Là encore, le journaliste a bien fait de lui rappeler les propos maladroits tenus par Christophe Tchao, l’homme des petits débats, conditionnant justement les réformes à la candidature du Prince !
Il a encore bien fait de lui rappeler ce que Faure Gnassingbé lui-même a dit à Accra que « la Constitution en vigueur sera rigoureusement respectée ». Et à Bawara de dire que le Prince avait ajouté « dans tous les cas de figure » !!! Mais quelle blague !!! Et « en Vigueur » alors ?
Si Faure Gnasingbé était dans la logique des réformes, il aurait nuancé et mettre la balle dans le camp de l’Assemblée Nationale qui avait déjà reçu la proposition de Loi de l’opposition.
Mieux, le Prince a ajouté qu’en ce qui concerne sa candidature, il revenait à son parti d’en décider. Il n’a pas dit qu’elle était conditionnée par les réformes, c’est donc clair qu’il fermait justement la page des réformes pour se rabattre sur son positionnement en tant que candidat par son parti…Il peut tromper qui ? Le français est riche et aussi nourri en mots et expressions clairs que personne ne peut facilement biaiser.
Tout compte fait, l’on s’aperçoit qu’il n’est pas aisé de prendre la défense de Faure Gnassingbé aujourd’hui dans un débat. Tant l’homme s’est rendu coupable de beaucoup de maladresses, d’incohérences, de faux pas, de dilatoire et de mensonges, que les faits le rattrapent à tout point de vue aujourd’hui.
Malgré son génie et son éloquence, Gilbert Bawara n’a pu que balbutier sur tous ces points qui sont indéfendables pour un homme qui a autant roulé les togolais dans la farine.
Faure Gnassingbé veut conserver le pouvoir, il est dans la logique d’un règne comme ce fut le cas pour son père et les faits le démontrent avec éloquence.

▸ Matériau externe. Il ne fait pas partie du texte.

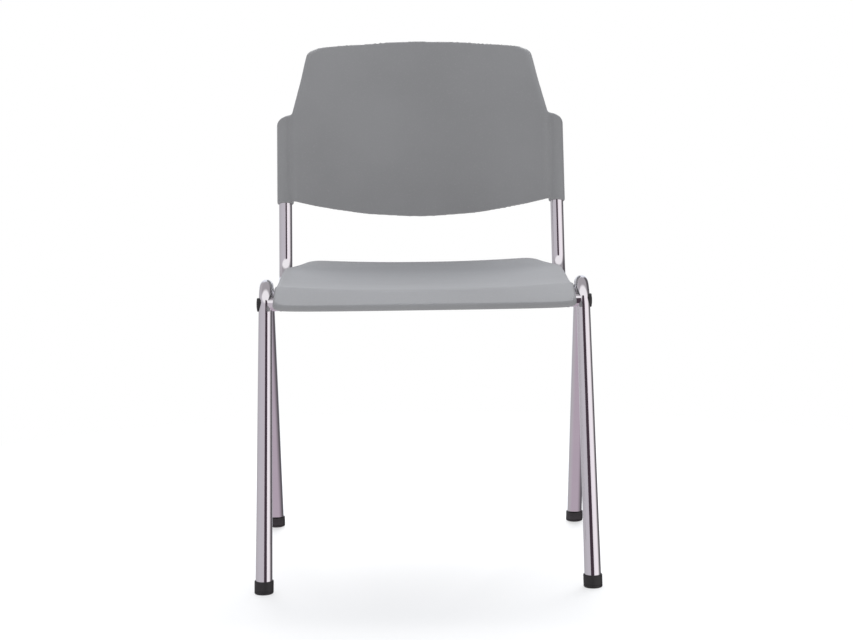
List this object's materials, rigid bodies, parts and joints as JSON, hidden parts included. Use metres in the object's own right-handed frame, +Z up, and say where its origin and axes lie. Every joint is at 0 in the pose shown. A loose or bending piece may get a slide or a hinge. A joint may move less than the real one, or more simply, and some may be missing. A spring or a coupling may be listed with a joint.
{
  "type": "stacking chair",
  "caption": "Stacking chair with bent steel tube leg frames, a moulded plastic seat and a curved backrest sleeved on its upright tubes.",
  "frame": {"origin": "on the floor under the middle of the chair's bounding box", "axes": "+Z up, the sitter faces -Y, +X to the sitter's left"},
  "size_m": [0.5492, 0.5772, 0.8362],
  "materials": {
    "chrome_tube": "polished chrome plate",
    "grey_shell": "fine moulded grain",
    "black_plastic": "satin",
    "zinc_steel": "bright zinc plate"
  },
  "bodies": {
    "root": {"leg_frame_right": "chrome_tube", "leg_frame_left": "chrome_tube", "back_tube_right": "chrome_tube", "back_tube_left": "chrome_tube", "front_cross_tube": "chrome_tube", "rear_cross_tube": "chrome_tube", "seat_shell": "grey_shell", "backrest_shell": "grey_shell", "foot_front_right": "black_plastic", "foot_front_left": "black_plastic", "foot_rear_right": "black_plastic", "foot_rear_left": "black_plastic", "leg_plug_front_right": "black_plastic", "leg_plug_front_left": "black_plastic", "leg_plug_rear_right": "black_plastic", "leg_plug_rear_left": "black_plastic", "top_plug_right": "black_plastic", "top_plug_left": "black_plastic", "leg_bolt_front_right": "zinc_steel", "leg_bolt_front_left": "zinc_steel", "leg_bolt_rear_right": "zinc_steel", "leg_bolt_rear_left": "zinc_steel", "cross_nut_right": "zinc_steel", "cross_nut_left": "zinc_steel", "rail_bush_right": "zinc_steel", "rail_bush_left": "zinc_steel", "seat_bracket_front_right": "zinc_steel", "seat_bracket_front_left": "zinc_steel", "seat_bracket_rear_right": "zinc_steel", "seat_bracket_rear_left": "zinc_steel", "seat_screw_front_right": "zinc_steel", "seat_screw_front_left": "zinc_steel", "seat_screw_rear_right": "zinc_steel", "seat_screw_rear_left": "zinc_steel", "back_screw_right": "zinc_steel", "back_screw_left": "zinc_steel"}
  },
  "joints": []
}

Aucune masturbation intellectuelle ne saurait camoufler ce désir vorace et inextinguible du Prince de s’accrocher indéfiniment au pouvoir contre la volonté du peuple. Toutes ses manœuvres visent donc à empêcher l’alternance au Togo et Hollande le lui a bien rappelé dans son discours de Dakar lors du dernier sommet de la francophonie.